Fine-tuning of Geospatial Foundation Models for Aboveground Biomass Estimation
Michal Muszynski, Levente Klein, Ademir Ferreira da Silva, Anjani Prasad Atluri, Carlos Gomes, Daniela Szwarcman, Gurkanwar Singh, Kewen Gu, Maciel Zortea, Naomi Simumba, Paolo Fraccaro, Shraddha Singh, Steve Meliksetian, Campbell Watson, Daiki Kimura, Harini Srinivasan
TL;DR
This work investigates fine-tuning geospatial foundation models (GFMs) to estimate above-ground biomass (AGB) from space-borne imagery in Brazil, using a frozen Swin-B encoder and a modified UPerNet decoder. Compared with a U-Net trained from scratch, the frozen-encoder GFMs achieve comparable RMSE while requiring roughly 13x fewer trainable parameters, demonstrating substantial training efficiency. The study also evaluates transfer learning across Brazilian eco-regions, showing robust performance for low AGB values and highlighting region-specific differences in moderate AGB ranges. These findings suggest GFMs provide a scalable, label-efficient approach for large-scale biomass mapping and carbon monitoring, with potential extensions to multimodal data and cloudy-sky scenarios.
Abstract
Global vegetation structure mapping is critical for understanding the global carbon cycle and maximizing the efficacy of nature-based carbon sequestration initiatives. Moreover, vegetation structure mapping can help reduce the impacts of climate change by, for example, guiding actions to improve water security, increase biodiversity and reduce flood risk. Global satellite measurements provide an important set of observations for monitoring and managing deforestation and degradation of existing forests, natural forest regeneration, reforestation, biodiversity restoration, and the implementation of sustainable agricultural practices. In this paper, we explore the effectiveness of fine-tuning of a geospatial foundation model to estimate above-ground biomass (AGB) using space-borne data collected across different eco-regions in Brazil.
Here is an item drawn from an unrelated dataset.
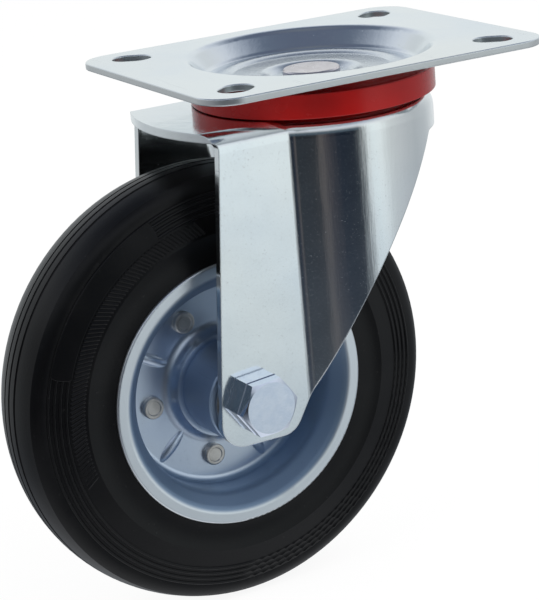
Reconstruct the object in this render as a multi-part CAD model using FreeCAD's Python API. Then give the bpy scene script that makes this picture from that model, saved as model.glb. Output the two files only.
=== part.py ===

The fine-tuned model architecture consisted of a Swin-B transformer as the encoder (i.e., backbone) and a single convolutional layer for the decoder head. All results were compared to a U-Net which was trained as the baseline model Experimental results of this sparse-label prediction task demonstrate that the fine-tuned geospatial foundation model with a frozen encoder has comparable performance to a U-Net trained from scratch. This is despite the fine-tuned model having 13 times less parameters requiring optimization, which saves both time and compute resources. Further, we explore the transfer-learning capabilities of the geospatial foundation models by fine-tuning on satellite imagery with sparse labels from different eco-regions in Brazil.